Termina comunque il suo compito, non senza fatica, e la sera davanti ai periti nelle due camere mortuarie del cimitero, deve ripetere il riconoscimento salma per salma.

“Uno per uno, li riconobbi tutti. – annoterà nelle sue memorie – Mi occupai di tutto, fuorché dei portafogli, dopo di aver controllato il contenuto di qualcuno di essi: lasciai al commissario di polizia la ingrata e delicata bisogna. Pochi dei giocatori erano deformati nelle fattezze, parecchi avevano perduto le scarpe od addirittura ambo i piedi come tanti soldati in guerra. Il solo allenatore inglese, Lievesley era perfettamente intatto”.

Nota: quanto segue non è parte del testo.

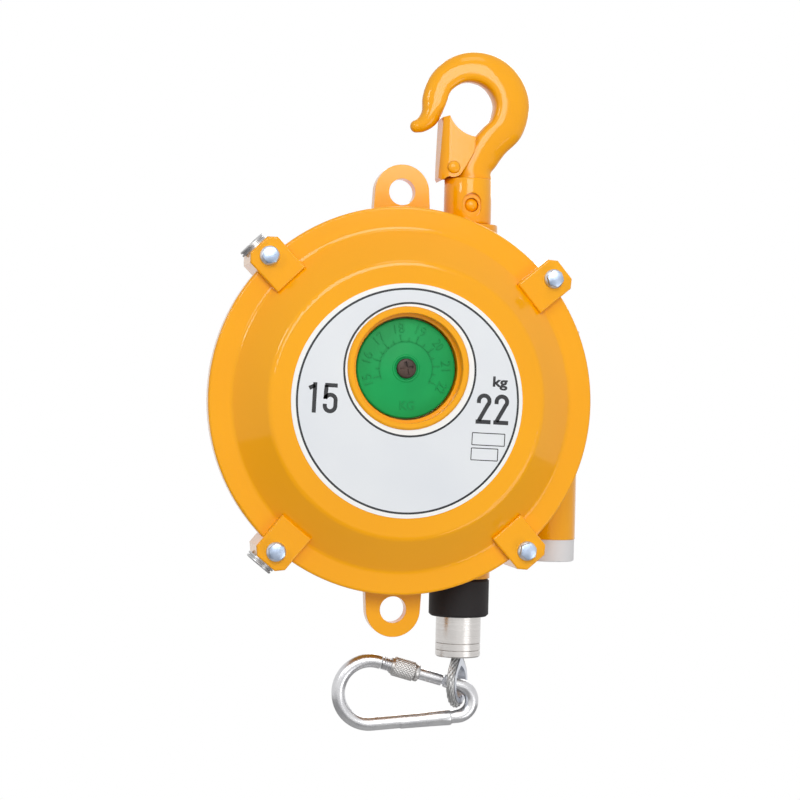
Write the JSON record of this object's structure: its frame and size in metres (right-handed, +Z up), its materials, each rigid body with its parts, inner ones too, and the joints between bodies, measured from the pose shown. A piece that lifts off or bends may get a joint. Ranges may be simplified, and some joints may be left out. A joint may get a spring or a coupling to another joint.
{
  "type": "tool balancer",
  "caption": "Spring tool balancer: round cast case with a rope drum, a swivel hook with latch on top, a load dial, and a screw-gate carabiner on the rope.",
  "frame": {"origin": "centre of the top hook's bowl, on the line that the hook, the rope and the load share", "axes": "+X to the right of the dial, +Y from the dial face to the back along the drum's axis, +Z up along the line of pull"},
  "size_m": [0.226, 0.1335, 0.3917],
  "materials": {
    "yellow_paint": "gloss",
    "zinc": "satin",
    "steel": "satin",
    "spring_steel": "satin",
    "drum_alloy": "satin",
    "label_film": "matte",
    "green_plastic": "matte",
    "grey_plastic": "matte",
    "bronze": "satin",
    "nylon": "matte",
    "black_rubber": "matte"
  },
  "bodies": {
    "case": {"front_cover": "yellow_paint", "rear_case": "yellow_paint", "cover_bolts": "zinc", "bolt_washers": "zinc", "ear_plugs": "zinc", "face_label": "label_film", "dial_screw": "steel", "front_bush": "bronze", "rear_bush": "bronze", "worm_bushes": "bronze", "worm_cap": "grey_plastic", "rope_guide": "nylon"},
    "dial": {"load_dial": "green_plastic", "dial_gear": "nylon"},
    "spring_pack": {"main_shaft": "steel", "dial_pinion": "bronze", "shaft_key": "steel", "retaining_rings": "spring_steel", "spring_case": "drum_alloy", "spring_lid": "drum_alloy", "lid_screws": "zinc", "worm_wheel": "bronze", "power_spring": "spring_steel"},
    "worm_screw": {"worm": "steel"},
    "drum": {"rope_drum": "drum_alloy", "spring_arbor": "steel", "drum_bearings": "steel", "rope_coil": "steel"},
    "load_end": {"rope_run": "steel", "rubber_bumper": "black_rubber", "stop_sleeve": "steel", "rope_ferrule": "drum_alloy", "rope_eye": "steel", "thimble": "zinc"},
    "link": {"carabiner_body": "zinc", "gate_pin": "steel"},
    "gate": {"carabiner_gate": "zinc"},
    "nut": {"lock_nut": "zinc"},
    "hook": {"top_hook": "yellow_paint", "hook_head": "yellow_paint", "hook_pin": "yellow_paint", "thrust_washer": "steel", "swivel_nut": "zinc", "latch_rivet": "yellow_paint"},
    "latch": {"hook_latch": "yellow_paint", "latch_spring": "spring_steel"}
  },
  "joints": [
    {"name": "drum_spin", "type": "hinge", "parent": "case", "child": "drum", "pos_m": [-0.042, 0, -0.1705], "axis": [0, 1, 0], "range_deg": [0, 2046.3], "stiffness_Nm_per_rad": 0.095, "springref_deg": -4526.37, "deforming": ["power_spring"]},
    {"name": "rope_travel", "type": "slide", "parent": "case", "child": "load_end", "axis": [0, 0, -1], "range_m": [0, 1.5], "deforming": ["rope_run"]},
    {"name": "spring_setting", "type": "hinge", "parent": "case", "child": "spring_pack", "pos_m": [-0.042, 0, -0.1705], "axis": [0, 1, 0], "range_deg": [-445.26, 445.26]},
    {"name": "worm_turn", "type": "hinge", "parent": "case", "child": "worm_screw", "pos_m": [0.061, 0.029, -0.1705], "axis": [0, 0, 1], "range_deg": [-33840.01, 33840.01]},
    {"name": "dial_turn", "type": "hinge", "parent": "case", "child": "dial", "pos_m": [-0.042, -0.045, -0.1525], "axis": [0, 1, 0], "range_deg": [-111.32, 111.32]},
    {"name": "hook_swivel", "type": "hinge", "parent": "case", "child": "hook", "pos_m": [0, 0, -0.0682], "axis": [0, 0, 1], "continuous": true},
    {"name": "latch_swing", "type": "hinge", "parent": "hook", "child": "latch", "pos_m": [-0.0106, 0, -0.0362], "axis": [0, 1, 0], "range_deg": [0, 25], "stiffness_Nm_per_rad": 0.02, "springref_deg": -34.38, "deforming": ["latch_spring"]},
    {"name": "carabiner_swing", "type": "hinge", "parent": "load_end", "child": "link", "pos_m": [0, 0, -0.3428], "axis": [0, 1, 0], "range_deg": [-200, 10]},
    {"name": "gate_swing", "type": "hinge", "parent": "link", "child": "gate", "pos_m": [-0.0043, 0, -0.3322], "axis": [0, -1, 0], "range_deg": [0, 28], "stiffness_Nm_per_rad": 0.01, "springref_deg": -45.84},
    {"name": "nut_slide", "type": "slide", "parent": "gate", "child": "nut", "axis": [0.962, 0, -0.2731], "range_m": [-0.0086, 0]}
  ],
  "couplings": [
    {"joint": "rope_travel", "follows": "drum_spin", "m_per_rad": 0.042},
    {"joint": "worm_turn", "follows": "spring_setting", "ratio": 76},
    {"joint": "dial_turn", "follows": "spring_setting", "ratio": -0.25}
  ]
}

Quando deve pronunciare gli ultimi 2 nomi,  l’ex C.t., che fino a quel momento aveva mantenuto una forza incredibile, stramazza però per terra. Sono Martelli e Maroso, 25 e 23 anni. Gli riconosce per eliminazione, dato che i loro corpi sono completamente straziati.

La storia si fa leggenda

In porta gioca l’inossidabile Bacigalupo, a destra c’è Aldo Ballarin, mentre a sinistra il giovane campione Virgilio Maroso, afflitto spesso da problemi di pubalgia, trova in Operto Sauro Tomà delle valide alternative. Rigamonti è il mastino difensivo del sistema, supportato dai due mediani Grezar e Martelli, che hanno nell’esperto  Castigliano e nel giovane Fadini le loro alternative. Le due mezzali, Loik Valentino Mazzola sono le due colonne portanti. Davanti il tridente d’attacco vede il trentatreenne Gabetto centravanti, supportato dai due esterni offensivi Romeo Menti Franco Ossola.